Título: Créditos de carbono já chegam à Justiça
Autor: Goulart, Josette
Fonte: Valor Econômico, 21/12/2006, Legislação & Tributos, p. E1

Os produtores de energia proprietários de usinas incluídas no Programa de Incentivo às Fontes Alternativas de Energia Elétrica (Proinfa) começam a se movimentar para garantir na Justiça o direito ao crédito de carbono gerado com Mecanismos de Desenvolvimento Limpo (MDL) criados pelas empresas. A disputa nos bastidores já vem sendo travada desde 2004, mas os argumentos para levar o tema à Justiça surgiram com o Decreto nº 5.882, de agosto deste ano, que diz, entre outras coisas, que mesmo aqueles produtores que tiveram benefícios com a geração de créditos de carbono anteriores ao decreto terão que repassar os direitos à Eletrobrás. Isso significará uma redução do preço da energia pago pela estatal a estes produtores.

O advogado Vladimir Abreu, do escritório Tozzini, Freire, diz que os produtores de energia investiram nos programas para gerar créditos de carbono, venderam esses créditos e terão, agora, prejuízo se tiverem que repassar esses benefícios para a conta Proinfa. Abreu diz que os produtores já estão se movimentando e ainda estão acertando detalhes para decidir se entram com uma ação contestando o decreto diretamente no Supremo Tribunal Federal (STF) ou se ingressam na Justiça de primeira instância. Há riscos de levar a discussão ao Supremo de forma precoce e o prazo para o ingresso de uma ação é somente até o dia 29 de dezembro, que é o prazo para se contestar a legalidade do decreto editado em agosto.

A legalidade será questionada sob o argumento de ter sido um decreto a regular parte do mercado de carbono relacionado à geração de energia. Segundo Abreu, isso deveria ser feito por lei. A lei do Proinfa, de 2002, não traz previsão legal sobre a destinação dos recursos obtidos com os créditos de carbono. Ela surgiu para incentivar, no país, a produção de energia com fontes alternativas como biomassa (bagaço de cana, cacavo de madeira e casca de arroz), energia eólica e também instalação de pequenas centrais hidrelétricas (PCHs) que impactam menos o meio ambiente. Segundo informações de mercado, na consulta pública feita antes da lei, ainda em 2002, ficou acertado entre as empresas e a Eletrobrás que já de início os pequenos produtores receberiam mais pela energia gerada e em troca repassariam os benefícios dos créditos de carbono. Mas esse acerto não foi registrado em documentos e abriu margem, agora, a todo tipo de questionamento.

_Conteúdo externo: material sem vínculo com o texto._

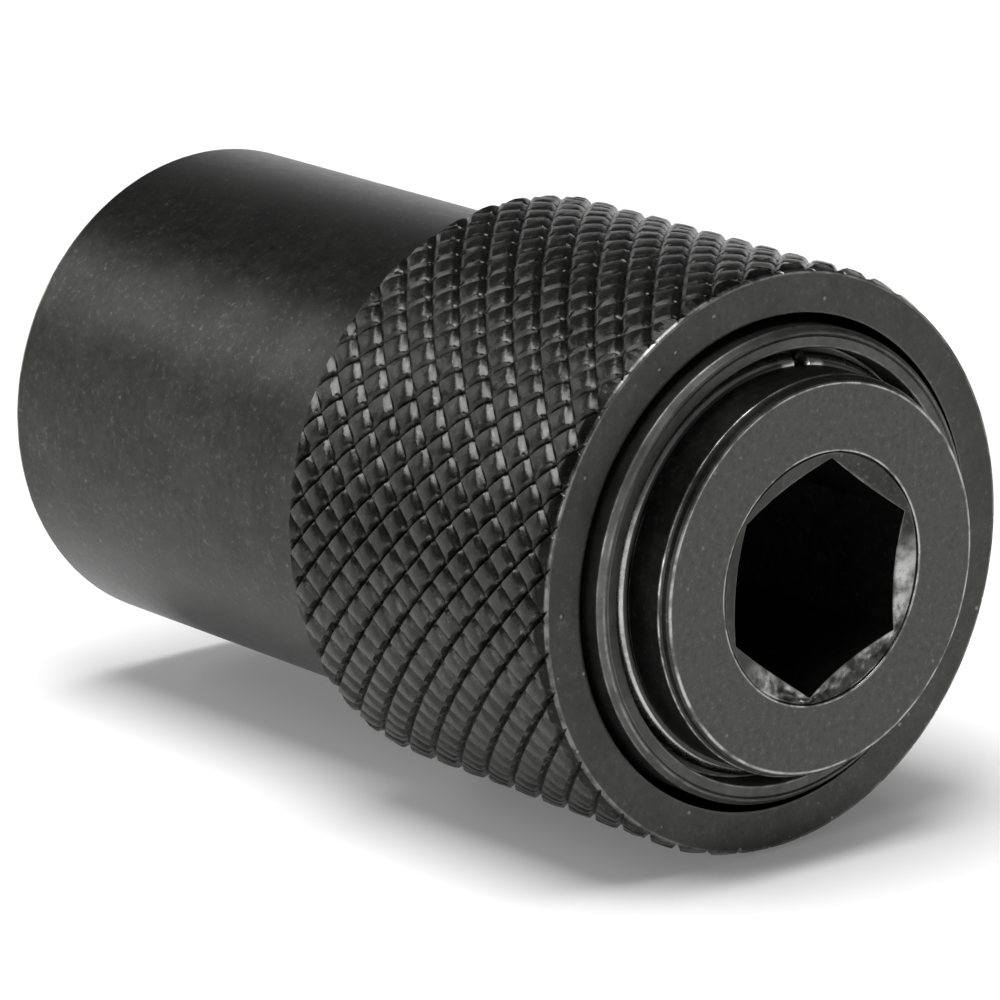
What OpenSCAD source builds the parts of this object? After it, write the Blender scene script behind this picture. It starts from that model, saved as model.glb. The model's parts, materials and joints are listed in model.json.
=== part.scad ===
// Quick-release drill chuck for 1/4 inch hex bits, with a threaded rear.
// Millimetres. The chuck's axis lies along +X, nose towards +X, +Z is up.
// The origin is at the mouth of the spindle thread, in the rear face.

/* [Body] */
// Length from the rear face to the nose face
body_len = 30.9; // [30:0.1:33]
// Diameter of the rear body
body_d = 15.8; // [15:0.1:16]
// Diameter of the nose that carries the sleeve's moving parts
nose_d = 12.4; // [12.3:0.1:12.5]
// Length of nose that stands out of the sleeve's front face
nose_out = 2.1; // [1.5:0.1:2.4]

/* [Hex socket] */
// Width across the flats of the hex socket
hex_af = 6.4; // [6.35:0.01:6.45]
// Distance from the ball groove to the seated end of a bit
groove_to_end = 9.5; // [9:0.1:9.6]
// Diameter of the countersink round the mouth of the socket
countersink_d = 7.8; // [7.4:0.1:8.2]
// Slope of the countersink, from the nose's face
countersink_slope = 24; // [15:1:45]
// Turn of the socket and its balls about the axis, from a corner straight up
socket_turn = -6; // [-30:1:30]

/* [Spindle thread] */
// Diameter of the thread's crests, which is the tap drill
thread_minor_d = 8.5; // [8.3:0.05:8.7]
// Depth of the thread
thread_len = 10.4; // [9:0.1:10.6]

/* [Sleeve] */
// Diameter over the knurl
knurl_d = 18.4; // [18:0.1:19]
// Diameter of the flat front face
face_d = 18; // [17.6:0.1:18]
// Length of the sleeve
sleeve_len = 12.45; // [12:0.05:12.6]
// Diameter of the front pocket round the spring
pocket_d = 15.4; // [15.3:0.1:15.6]
// Forward travel of the sleeve
pull = 2.2; // [1.8:0.1:2.2]

/* [Locking balls] */
// Diameter of a locking ball
ball_d = 3.5; // [3.5:0.05:3.5]
// Distance that a ball moves outwards for each millimetre of sleeve travel
ball_ratio = 0.22; // [0.2:0.01:0.22]

/* [Spring and retainers] */
// Diameter of the spring wire
spring_wire_d = 0.8; // [0.7:0.05:0.8]
// Number of turns of the spring
spring_turns = 3.5; // [3:0.25:3.5]
// Outer diameter of the retaining washer
washer_d = 14.8; // [14.6:0.1:14.9]
// Diameter of the snap ring's wire
ring_wire_d = 0.8; // [0.7:0.05:0.8]
// Width of the gap between the snap ring's ends
ring_gap = 0.7; // [0.5:0.1:1.5]

/* [Hidden] */
$fn = 96;
eps = 0.01;

// Radial clearance of a part that runs on another, and gap at a stop
running = 0.05;
rear_running = 0.08;
stop_gap = 0.05;

// Stations along the axis, each worked out from the nose end
face_x = body_len - nose_out;
sleeve_rear_x = face_x - sleeve_len;
ring_x = face_x - 0.05;
washer_floor_x = ring_x - ring_wire_d / 2 - 0.02;
washer_rear_x = washer_floor_x - 0.48;
washer_front_x = face_x + 0.55;
ball_x = body_len - 9.8;
land_front_x = ball_x + 1.5;
shoulder_x = ball_x - pull - 0.1;
hex_floor_x = ball_x - groove_to_end;

// Locking balls: centre when locked, and the hole that each one runs in
ball_r = ball_d / 2;
nose_r = nose_d / 2;
land_r = nose_r + running;
ball_center_r = land_r - ball_r - 0.02;
ball_hole_r = ball_r + running;
ball_lip_r = 1.32;
ball_lip_depth = 0.55;
ramp_r = land_r + 0.05;
ramp_flat = 0.3;

// Small edges
rear_chamfer = 0.3;
nose_step_len = 0.36;
nose_step = 0.08;
nose_edge = 0.1;
knurl_chamfer_len = 0.5;
sleeve_rear_chamfer = 0.25;
washer_chamfer = 0.2;
washer_recess_r = 6.76;
ring_center_r = nose_r - 0.05;
groove_floor_r = ring_center_r - ring_wire_d / 2 - 0.03;
groove_w = ring_wire_d + 0.06;
spring_mean_r = (nose_r + pocket_d / 2) / 2;
spring_side_count = 10;
spring_steps_per_turn = 28;
spring_end_share = 0.054;

// Turns a solid of revolution from a profile of [radius, x] points
module turned(profile) {
    rotate([0, 90, 0]) rotate_extrude() polygon(profile);
}

// A round bar along the axis, from x0 to x1
module bar_x(r, x0, x1) {
    translate([x0, 0, 0]) rotate([0, 90, 0]) cylinder(r = r, h = x1 - x0);
}

// Places a child, drawn along +Z at the axis, on a ball's own radial line
module at_ball(side) {
    rotate([socket_turn, 0, 0]) translate([ball_x, 0, 0]) rotate([-90 * side, 0, 0]) children();
}

// Outside of the body: rear cylinder, shoulder and nose, with the snap ring's groove
module body_blank() {
    turned([
        [0, 0],
        [body_d / 2 - rear_chamfer, 0],
        [body_d / 2, rear_chamfer],
        [body_d / 2, shoulder_x],
        [nose_r, shoulder_x],
        [nose_r, ring_x - groove_w / 2],
        [groove_floor_r, ring_x - groove_w / 2],
        [groove_floor_r, ring_x + groove_w / 2],
        [nose_r, ring_x + groove_w / 2],
        [nose_r, body_len - nose_step_len],
        [nose_r - nose_step, body_len - nose_step_len + nose_step],
        [nose_r - nose_step, body_len - nose_edge],
        [nose_r - nose_step - nose_edge, body_len],
        [0, body_len]
    ]);
}

// Hex socket with its pilot bore and the countersink at its mouth
module bit_socket() {
    sink_depth = countersink_d / 2 * tan(countersink_slope);
    bar_x(hex_af / 2, thread_len - eps, body_len);
    rotate([socket_turn, 0, 0]) translate([hex_floor_x, 0, 0]) rotate([0, 90, 0])
        cylinder(d = hex_af / cos(30), h = body_len, $fn = 6);
    translate([body_len - sink_depth, 0, 0]) rotate([0, 90, 0])
        cylinder(r1 = 0, r2 = countersink_d / 2 * (1 + eps), h = sink_depth * (1 + eps));
}

// Radial hole of a locking ball, with the lip that keeps the ball out of the socket
module ball_hole() {
    lip_z = hex_af / 2 + ball_lip_depth;
    translate([0, 0, lip_z]) cylinder(r = ball_hole_r, h = nose_r);
    translate([0, 0, hex_af / 2]) cylinder(r1 = ball_lip_r, r2 = ball_hole_r, h = ball_lip_depth + eps);
    cylinder(r = ball_lip_r, h = hex_af / 2 + eps);
}

module body() {
    color([0.27, 0.27, 0.26]) difference() {
        body_blank();
        bar_x(thread_minor_d / 2, -eps, thread_len);
        bit_socket();
        for (side = [1, -1]) at_ball(side) ball_hole();
    }
}

// The sleeve: land and ramp over the balls, open pocket for the spring at the front
module sleeve() {
    color([0.22, 0.22, 0.22]) turned([
        [body_d / 2 + rear_running, sleeve_rear_x],
        [knurl_d / 2 - sleeve_rear_chamfer, sleeve_rear_x],
        [knurl_d / 2, sleeve_rear_x + sleeve_rear_chamfer],
        [knurl_d / 2, face_x - knurl_chamfer_len],
        [face_d / 2, face_x],
        [pocket_d / 2, face_x],
        [pocket_d / 2, land_front_x],
        [land_r, land_front_x],
        [land_r, ball_x + ramp_flat],
        [ramp_r, ball_x],
        [ramp_r + ball_ratio * pull, ball_x - pull],
        [ramp_r + ball_ratio * pull, shoulder_x + stop_gap],
        [body_d / 2 + rear_running, shoulder_x + stop_gap]
    ]);
}

// Place along the spring at a share of its length: slow at both ends, where the turns close up
function spring_rise(t) = t - sin(360 * t) * spring_end_share;

// One point of the spring wire's skin: t along the wire from 0 to 1, a round the wire
function spring_point(t, a, x0, x1) =
    let (
        turn = 360 * spring_turns * t,
        r = spring_mean_r + spring_wire_d / 2 * cos(a)
    )
    [x0 + (x1 - x0) * spring_rise(t) + spring_wire_d / 2 * sin(a), r * cos(turn), r * sin(turn)];

module return_spring() {
    steps = round(spring_turns * spring_steps_per_turn);
    sides = spring_side_count;
    x0 = land_front_x + spring_wire_d / 2 + 0.02;
    x1 = washer_rear_x - spring_wire_d / 2 - 0.02;
    skin = [
        for (i = [0:steps]) for (k = [0:sides - 1])
            spring_point(i / steps, 360 * k / sides, x0, x1)
    ];
    walls = [
        for (i = [0:steps - 1]) for (k = [0:sides - 1])
            let (n = (k + 1) % sides)
            [i * sides + k, i * sides + n, (i + 1) * sides + n, (i + 1) * sides + k]
    ];
    first_cap = [for (k = [sides - 1:-1:0]) k];
    last_cap = [for (k = [0:sides - 1]) steps * sides + k];
    color([0.55, 0.56, 0.57]) polyhedron(skin, concat(walls, [first_cap, last_cap]), convexity = 8);
}

// Washer with a recess in its front face that holds the snap ring in
module retaining_washer() {
    color([0.3, 0.3, 0.29]) turned([
        [nose_r + rear_running, washer_rear_x],
        [washer_d / 2, washer_rear_x],
        [washer_d / 2, washer_front_x - washer_chamfer],
        [washer_d / 2 - washer_chamfer, washer_front_x],
        [washer_recess_r, washer_front_x],
        [washer_recess_r, washer_floor_x],
        [nose_r + rear_running, washer_floor_x]
    ]);
}

// Round-wire ring in the nose's groove, open at the top
module snap_ring() {
    gap_angle = 2 * asin(ring_gap / 2 / ring_center_r);
    color([0.7, 0.7, 0.68]) translate([ring_x, 0, 0]) rotate([socket_turn, 0, 0]) rotate([0, 90, 0])
        rotate([0, 0, 180 + gap_angle / 2])
            rotate_extrude(angle = 360 - gap_angle) translate([ring_center_r, 0]) circle(d = ring_wire_d, $fn = 32);
}

module locking_ball(side) {
    color([0.75, 0.75, 0.76]) at_ball(side) translate([0, 0, ball_center_r]) sphere(d = ball_d, $fn = 64);
}

body();
sleeve();
return_spring();
retaining_washer();
snap_ring();
locking_ball(1);  // locking_ball_1
locking_ball(-1);  // locking_ball_2
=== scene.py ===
"""Quick-release drill chuck: visible pieces, finishes and studio, built round the packed CAD model.

The chuck's axis lies along +X, nose towards +X. Lengths in the settings and the studio are metres; the code
of the chuck's meshes works in millimetres and scales once, when a mesh is made. An angle round the axis runs
from +Y towards +Z.
"""

import json
import math

import bpy
import numpy as np
from bpy.props import FloatProperty, FloatVectorProperty, IntProperty, PointerProperty
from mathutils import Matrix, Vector


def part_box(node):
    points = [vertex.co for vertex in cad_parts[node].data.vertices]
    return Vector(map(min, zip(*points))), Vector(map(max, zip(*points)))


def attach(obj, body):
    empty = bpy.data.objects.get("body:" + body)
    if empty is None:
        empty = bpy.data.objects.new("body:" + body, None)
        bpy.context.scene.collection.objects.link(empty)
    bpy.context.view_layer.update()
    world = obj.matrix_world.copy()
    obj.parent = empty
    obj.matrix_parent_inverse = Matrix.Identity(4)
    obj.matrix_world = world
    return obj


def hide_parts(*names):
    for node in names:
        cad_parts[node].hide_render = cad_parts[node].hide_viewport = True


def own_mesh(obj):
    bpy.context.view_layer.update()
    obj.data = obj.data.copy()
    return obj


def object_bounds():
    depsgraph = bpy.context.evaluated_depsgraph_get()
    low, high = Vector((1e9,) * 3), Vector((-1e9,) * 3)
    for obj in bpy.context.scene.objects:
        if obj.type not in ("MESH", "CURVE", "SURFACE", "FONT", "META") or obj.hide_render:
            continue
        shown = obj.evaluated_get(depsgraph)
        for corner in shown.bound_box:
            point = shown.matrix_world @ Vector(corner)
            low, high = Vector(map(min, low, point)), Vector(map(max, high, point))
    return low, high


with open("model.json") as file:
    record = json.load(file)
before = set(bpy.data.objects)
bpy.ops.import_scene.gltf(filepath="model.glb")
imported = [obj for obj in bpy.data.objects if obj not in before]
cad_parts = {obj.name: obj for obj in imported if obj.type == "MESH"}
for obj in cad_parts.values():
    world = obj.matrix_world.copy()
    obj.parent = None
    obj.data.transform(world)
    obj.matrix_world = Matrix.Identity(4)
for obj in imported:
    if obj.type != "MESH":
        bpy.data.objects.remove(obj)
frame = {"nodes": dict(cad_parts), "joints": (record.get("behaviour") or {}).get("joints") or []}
CAD_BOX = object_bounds()

bl_info = {
    "name": "Quick-release drill chuck",
    "version": (1, 0, 0),
    "blender": (4, 5, 0),
    "location": "View3D > Sidebar > Drill Chuck",
    "description": "Builds the visible pieces and finishes of a quick-release drill chuck",
    "category": "Mesh",
}

MM = 0.001
LOCKING_BALLS = ("locking_ball_1", "locking_ball_2")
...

Mas no Decreto nº 5.025, de 2004, veio a primeira previsão de que eventuais benefícios com MDLs seriam repassados à conta Proinfa, administrada pela Eletrobrás. Esse decreto, segundo o advogado Marcus Vinícius Pulino, do escritório Levy & Salomão, não dizia respeito à titularidade dos créditos de carbono. Em seu entendimento, determinava apenas que eventuais benefícios que a própria Eletrobrás auferisse com a venda de créditos de carbono seriam repassados à conta Proinfa. Os recursos dessa conta são usados pela estatal para que ela possa pagar mais pela energia, como forma de subsídio, já que essas usinas são mais caras por usarem fontes alternativas.

Na tese de Pulino, como não havia determinação de titularidade, não pode agora a Eletrobrás querer expropriar esses direitos. Abreu, do Tozzini, Freire, diz que a própria energia hoje já não está com preços tão atrativos para esses produtores. Mas os preços iniciais com parte dos produtores foram firmados ainda em 2002 em contratos de 20 anos. O novo decreto dá à Eletrobrás ainda novas funções, como a própria preparação e validação de documentos de concepção de projeto, registro, monitoramento e certificação de reduções de emissões, além da comercialização dos créditos de carbono. Abreu questiona se a estatal terá cacife para bancar esses projetos, que são caros e complexos.

A advogada Roberta Leonhardt, do escritório Machado, Meyer, diz que a instrução aos clientes já em em 2004 era a de que as empresas não elaborassem projetos porque a Eletrobrás iria reivindicar os benefícios. Mas agora há várias empresas procurando o escritório para entrar com ações. A Eletrobrás, procurada pelo Valor, não se manifestou oficialmente sobre o tema.